Policymakers critical for sustainable consumption, roundtable finds

By Jess Halliday

- Last updated on GMT

Related tags: Food, Sustainability, Greenhouse gas

Political leadership is crucial to encouraging more sustainable food consumption, attendees at a Kellogg’s Breakfast Club meeting heard this month, with industry and civil society playing important roles too.

The Brussels event, ‘Driving more sustainable consumption: today’s challenges and solutions’,​ was held on 9th November and was the second focused on sustainability this year. In January the club held a roundtable on sustainable food production.

Current global food consumption patterns are taking a great toll on the environment through greenhouse gas emissions, water use, water quality, land use and waste. The WWF has estimated that 1.5 planets are required to support current consumption patterns, and unsustainable food habits also have economic, social and health impacts.

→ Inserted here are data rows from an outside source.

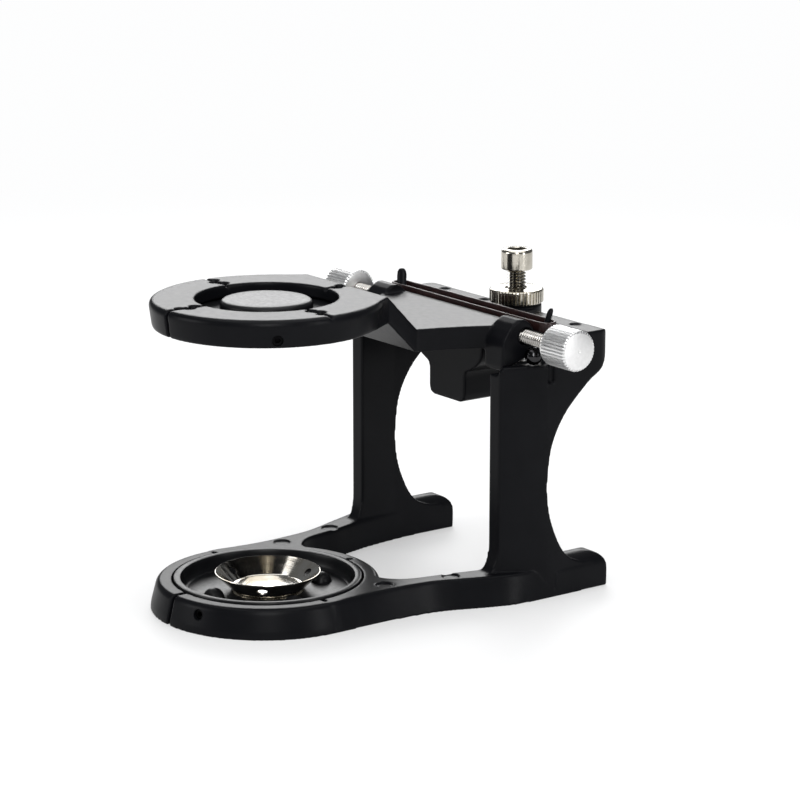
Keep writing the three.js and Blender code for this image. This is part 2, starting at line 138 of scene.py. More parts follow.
def solid(verts, faces):
    """A linked object with doubled points merged and its faces turned outwards."""
    mesh = bpy.data.meshes.new("solid")
    mesh.from_pydata(verts, [], faces)
    work = bmesh.new()
    work.from_mesh(mesh)
    bmesh.ops.remove_doubles(work, verts=work.verts, dist=1e-4)
    bmesh.ops.recalc_face_normals(work, faces=work.faces)
    work.to_mesh(mesh)
    work.free()
    obj = bpy.data.objects.new("solid", mesh)
    bpy.context.scene.collection.objects.link(obj)
    return obj


def loft(loops):
    """A closed solid through loops of equal length, with flat ends."""
    count = len(loops[0])
    verts = [point for loop in loops for point in loop]
    last = (len(loops) - 1) * count
    faces = [tuple(range(count - 1, -1, -1)), tuple(range(last, last + count))]
    for row in range(len(loops) - 1):
        for i in range(count):
            j = (i + 1) % count
            a = row * count
            faces.append((a + i, a + j, a + count + j, a + count + i))
    return solid(verts, faces)


def prism(outline, low, high, place=on_plan):
    return loft([[place(u, v, w) for u, v in outline] for w in (low, high)])


def box(x0, x1, y0, y1, z0, z1):
    return prism([(x0, y0), (x1, y0), (x1, y1), (x0, y1)], z0, z1)


def about_z(x, y):
    """Stands an axis upright at (x, y), for lathe, rod and threaded."""
    return lambda u, v, w: (x + u, y + v, w)


def about_x(y, z):
    """Lays an axis along X at (y, z)."""
    return lambda u, v, w: (w, y + u, z + v)


def lathe(profile, place, segments=144):
    """A profile of (radius, height) pairs turned about an axis; both ends lie on the axis."""
    rim = []
    for i in range(segments):
        angle = 2 * math.pi * i / segments
        rim.append((math.cos(angle), math.sin(angle)))
    verts = [place(0, 0, profile[0][1])]
    rows = profile[1:-1]
    for r, h in rows:
        verts += [place(r * c, r * s, h) for c, s in rim]
    verts.append(place(0, 0, profile[-1][1]))
    top = len(verts) - 1
    faces = []
    for i in range(segments):
        j = (i + 1) % segments
        faces.append((0, 1 + j, 1 + i))
        for row in range(len(rows) - 1):
            a = 1 + row * segments
            faces.append((a + i, a + j, a + segments + j, a + segments + i))
        a = 1 + (len(rows) - 1) * segments
        faces.append((a + i, a + j, top))
    return solid(verts, faces)


def rod(r, low, high, place, segments=64):
    return lathe([(0, low), (r, low), (r, high), (0, high)], place, segments)


def ball(r, x, y, z, rings=24):
    profile = [(0, z - r)]
    for i in range(1, rings):
        angle = -math.pi / 2 + math.pi * i / rings
        profile.append((r * math.cos(angle), z + r * math.sin(angle)))
    profile.append((0, z + r))
    return lathe(profile, about_z(x, y), 2 * rings)


def bake(obj):
    """Applies an object's modifiers to its mesh."""
    graph = bpy.context.evaluated_depsgraph_get()
    mesh = bpy.data.meshes.new_from_object(obj.evaluated_get(graph))
    obj.modifiers.clear()
    obj.data = mesh
    return obj


def drop(obj):
    bpy.data.objects.remove(obj, do_unlink=True)


def combine(obj, tools, operation):
    for tool in tools:
        step = obj.modifiers.new("combine", "BOOLEAN")
        step.operation = operation
        step.solver = "MANIFOLD"
        step.object = tool
    bake(obj)
    for tool in tools:
        drop(tool)
    return obj


def joined(obj, *tools):
    return combine(obj, tools, "UNION")


def cut(obj, *tools):
    return combine(obj, tools, "DIFFERENCE")


def kept_in(obj, tool):
    return combine(obj, [tool], "INTERSECT")


def turned_by(obj, degrees, x, y, z):
    """Turns a solid about Z at the origin, then moves it."""
    obj.data.transform(Matrix.Translation((x, y, z)) @ Matrix.Rotation(math.radians(degrees), 4, "Z"))
    return obj


def mirrored(obj):
    """A left-hand copy of a right-hand solid."""
    mesh = obj.data.copy()
    mesh.transform(Matrix.Scale(-1, 4, (1, 0, 0)))
    mesh.flip_normals()
    twin = bpy.data.objects.new("solid", mesh)
    bpy.context.scene.collection.objects.link(twin)
    return twin


def curve_through(points, steps):
    """Catmull-Rom curve through points of any dimension, `steps` to each stretch."""
    out = []
    for i in range(len(points) - 1):
        p0 = points[max(i - 1, 0)]
        p1, p2 = points[i], points[i + 1]
        p3 = points[min(i + 2, len(points) - 1)]
        for k in range(steps):
            t = k / steps
            out.append(tuple(
                0.5 * (2 * b + (c - a) * t + (2 * a - 5 * b + 4 * c - d) * t * t
                       + (3 * b - a - 3 * c + d) * t ** 3)
                for a, b, c, d in zip(p0, p1, p2, p3)))
    out.append(tuple(points[-1]))
    return out


def hexagon(r, u, v):
    return [(u + r * math.cos(k * math.pi / 3), v + r * math.sin(k * math.pi / 3)) for k in range(6)]


def horn(path, wide, thin, degrees, sides=24):
    """A flat-sided horn up a path, tapering to a rounded tip, its broad side turned by degrees."""
    taper, tip_share, blunt = 0.12, 0.12, 0.15
    c, s = math.cos(math.radians(degrees)), math.sin(math.radians(degrees))
    loops = []
    for i, (x, y, z) in enumerate(path):
        share = i / (len(path) - 1)
        tip = max(0.0, (share - (1 - tip_share)) / tip_share)
        size = (1 - taper * share) * math.sqrt(max(blunt, 1 - tip * tip))
        loop = []
        for k in range(sides):
            angle = 2 * math.pi * k / sides
            u, v = wide * size * math.cos(angle), thin * size * math.sin(angle)
            loop.append((x + u * c - v * s, y + u * s + v * c, z))
        loops.append(loop)
    return loft(loops)


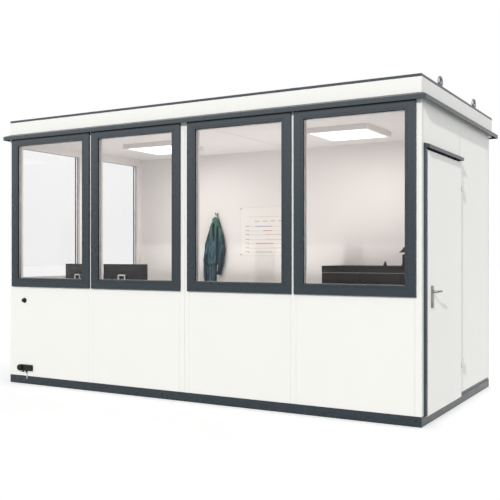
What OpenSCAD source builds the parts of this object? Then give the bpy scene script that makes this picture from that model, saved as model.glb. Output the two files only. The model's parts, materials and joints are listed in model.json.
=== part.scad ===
// Office container: a steel-framed site office with four front windows, two end windows
// and one outward-opening door. Millimetres.
// The origin is on the ground at the centre of the wall footprint. +X points to the door end,
// -Y to the window front, +Z up.

/* [Wall grid] */
// Width of one wall panel between two posts
panel_w = 950; // [800:10:1100]
// Side of a square post, also the thickness of the walls
post_w = 50; // [40:1:70]
// Joint between bars of one frame
joint_gap = 0.3; // [0.2:0.1:1]

/* [Base] */
// Height of the base rail
rail_h = 76; // [60:1:120]
// Extra height of the side rails between the posts
upstand_h = 17; // [10:1:30]
// Thickness of the floor panel
floor_t = 30; // [20:1:45]

/* [Wall heights] */
// Height of the parapet panels above the base rail
parapet_h = 868; // [700:1:1000]
// Height of the window opening
window_h = 1408; // [1300:1:1600]
// Height of the roof beam above the window opening
beam_h = 47; // [30:1:80]

/* [Roof] */
// Height of the white fascia
fascia_h = 115; // [80:1:180]
// Height of the dark roof cap
cap_h = 21; // [12:1:30]
// Width of the dark roof cap
cap_w = 60; // [55:1:90]
// Depth of the roof deck below the top of the cap
deck_drop = 35; // [25:1:50]
// Number of ribs in the roof sheet
roof_ribs = 17; // [8:1:20]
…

The aim of the meeting, chaired by Kellogg Europe sustainability director Annalisa Fuccella, was to explore what would motivate consumers to adopt more sustainable consumption patterns.

The findings of a 2008 Greendex behavioural economics study were discussed, especially the main barriers to sustainable consumption identified as: lack of understanding (30 per cent), selfishness (15 per cent), costs and taxes (12 per cent), and influence of the behaviour of others (11 per cent).

Participants suggested several ways for overcoming these barriers, such as more education about local and sustainable consumption, endorsement from environmental groups, scientists and other consumers, initiatives tailored towards specific consumer groups, and clear and understandable labelling.

However the consensus was that political leadership is critical. Some participants suggested that food prices and compensation to farmers should reflect the true environmental and social costs and benefits of consumption – and where sustainable products are seen as more expensive policymakers were seen to have a role in explaining their value to consumers.

Roles for industry were identified as identifying brands with sustainability, using certified sustainable commodities, choice-editing (making only sustainable products available), information provision, advertising more sustainable products, and eco-innovation.

Civil society’s role was identified as engaging with industry and public authorities to build trust, and sustainable sourcing initiatives.